The territory’s airports closed without notice on July 17, but reopened the next day. (File photo: INTERLINK)

For the third time in less than two months, the territory’s airports closed without notice on July 17.

The Terrance B. Lettsome International Airport on Beef Island reopened that evening, while the Virgin Gorda and Anegada airports remained closed until the next morning, according to the BVI Airports Authority.

The closures reportedly forced an American Airlines flight to be redirected to Puerto Rico and left other passengers stranded before all the airports were back online by about 10 a.m. the following day, according to the BVIAA.

The agency provided few details about the reason for the closures, and it did not confirm or dispute reports of a strike by firefighters at the Beef Island airport.

Such industrial action appears to be banned by the 2010 Labour Code, which levies a fine up to $10,000 for a strike by workers in “essential services” including fire-and-rescue, transportation and port services.

Though the closures started earlier in the day, the BVIAA did not announce them until issuing a five-sentence press release shortly after 8 p.m. July 17.

“The BVI Airports Authority is informing the travelling public that the Terrance B. Lettsome International Airport has re-opened following a brief closure earlier today, July 17,” the release stated. “The airport will be operational to international traffic on July 18.”

The release added that BVIAA “officer-in-charge” Ronnie Lettsome had advised that the Virgin Gorda and Anegada airports would “remain closed temporarily as a result of operational issues within the fire service.”

‘Full investigation’

At about 10 a.m. July 18, the authority announced that all airports were operational again.

Another press release issued July 19 provided a few more details, explaining that the “operational issues” in the fire service came at Beef Island, and the BVIAA had subsequently decided to close the VG and Anegada airports in order to reallocate manpower there.
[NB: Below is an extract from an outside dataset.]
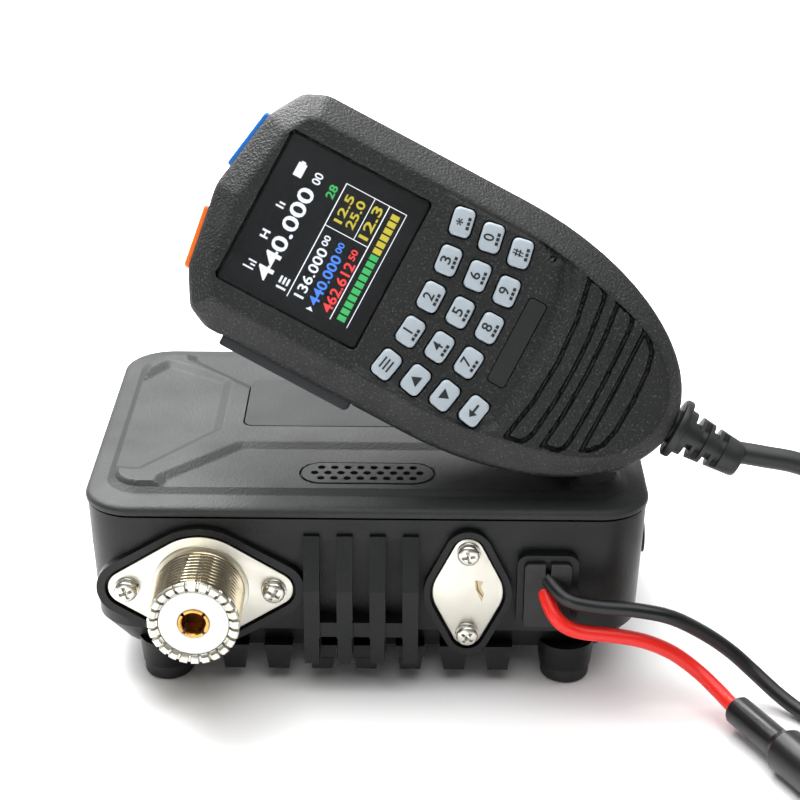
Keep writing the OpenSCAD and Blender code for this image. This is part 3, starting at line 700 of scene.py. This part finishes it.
def slab_ring(in_x, in_y, r, z, per_corner=14):
    """A level ring of the case: a rounded rectangle set in by in_x and in_y."""
    ring = []
    for quarter, (sx, sy) in enumerate(((1, 1), (-1, 1), (-1, -1), (1, -1))):
        for k in range(per_corner + 1):
            angle = math.radians(90 * (quarter + k / per_corner))
            x = sx * (BODY_W / 2 - in_x - r) + r * math.cos(angle)
            y = BODY_D / 2 + sy * (BODY_D / 2 - in_y - r) + r * math.sin(angle)
            ring.append((x, y, z))
    return np.array(ring)


def cover_edge(p):
    return box_distance(p, (0, BODY_D / 2), (90.5, 57.6), 5.6)


def cover_fields(p):
    return np.min([shape_distance(p, field) for field in FIELDS], axis=0)


def inlay_seat(p):
    return box_distance(p, (0, 40.3), (47.6, 21.4), 2)


def grille_seat(p):
    return box_distance(p, (0, 12.1), (24.4, 8.6), 4.25)


def cover_height(p):
    rise = np.minimum(cover_fields(p) / FIELD_SLOPE, -cover_edge(p) / EDGE_SLOPE)
    z = FIELD_Z + (COVER_TOP - FIELD_Z) * np.clip(rise, 0, 1)
    z = np.where(inlay_seat(p) < -ON_EDGE, COVER_TOP - INLAY_DEEP, z)
    return np.where(grille_seat(p) < -ON_EDGE, FIELD_Z - GRILLE_DEEP, z)


# %% [markdown]
# The wall of the lid is a stack of rounded rectangles, each row giving how far it is set in along
# X and Y, its corner radius and its height: skirt, seam, rounded shoulder, ledge, first slope.

# %% The cover itself
COVER_RIM = [
    (2.4, 2.4, 7.8, 32.7), (2.4, 2.4, 7.8, 34), (0.3, 0.3, 8.8, 34), (0.05, 0.05, 9, 34.1),
    (0, 0, 9, 34.3), (0, 0, 9, 34.9), (0.12, 0.12, 9, 35.2), (0.4, 0.4, 8.8, 35.48),
    (0.8, 0.8, 8.6, 35.66), (1.6, 1.6, 8.2, 35.8),
    (3.35, 4.6, 6.6, 35.88), (3.55, 4.85, 6.4, 35.92), (3.75, 5.1, 6.3, 36.05), (4.65, 6.08, 5.7, 36.69),
    (4.75, 6.2, 5.6, FIELD_Z),
]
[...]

BVIAA Chairman Theodore Burke said that the authority has launched a “full investigation” and it is “committed” to avoiding such disruptions in the future, the release added.

“A thorough review of our processes, primarily as it relates to staffing levels and operational disruptions, is under review,” he said.

The BVIAA did not respond to a request for more information.

May 26 closure

The territory’s airports previously closed under similar circumstances on May 26 — the day after American Airlines tested its new direct service between here and Miami.

Amid social-media rumours of a strike by air traffic controllers, BVIAA Managing Director Kurt Menal explained at the time that the facilities were forced to close after the authority “could not satisfy the minimum requirement in staffing levels to ensure continuous operations of the control tower in accordance with applicable regulations.”

The same day, Communications and Works Minister Kye Rymer explicitly denied that a strike had occurred.

“While I recognise the many challenges faced today, I am pleased to report that there was no industrial action taken by the staff at our air traffic control tower, and the issues faced were as a result of the authority’s inability to satisfy a regulatory requirement with regards to staffing levels — issues that they have been addressing at all levels on an ongoing basis to ensure a permanent solution,” Mr. Rymer said at the time.

The Beacon received no advance notice of the May 26 closure, and the BVIAA didn’t respond to queries about it.

June 3 closure

On June 3, the Beef Island airport closed again — this time two days after American Airlines launched its new direct service to Miami.

“The closure was forced when a cargo airline blew a tyre upon landing at the airport,” the BVIAA stated in a press release that day. “The aircraft is currently disabled on Runway 25.”

The airport was reopened by the next day — only to experience further issues with the “irregular operation” of an American Airlines flight to Miami.

Mr. Menal said at the time that the June 4 delay “was as a result of the prevailing winds and high temperature.”

The aircraft, he said, had to depart from the east on Runway 25, which is about 295 feet shorter than Runway Seven, which would typically be used to depart from the west.

“American Airlines operates at the T.B. Lettsome International Airport with restrictions on passenger loads on departure as a result of the current runway length constraints,” Mr. Menal said in a statement.

“The airline also has further restrictions that are required to be incorporated into their operational planning should they have to depart from a different direction than normal.”

The American Airlines pilot decided to remove all passengers’ luggage to reduce the plane’s payload before taking off, Mr. Menal said at the time.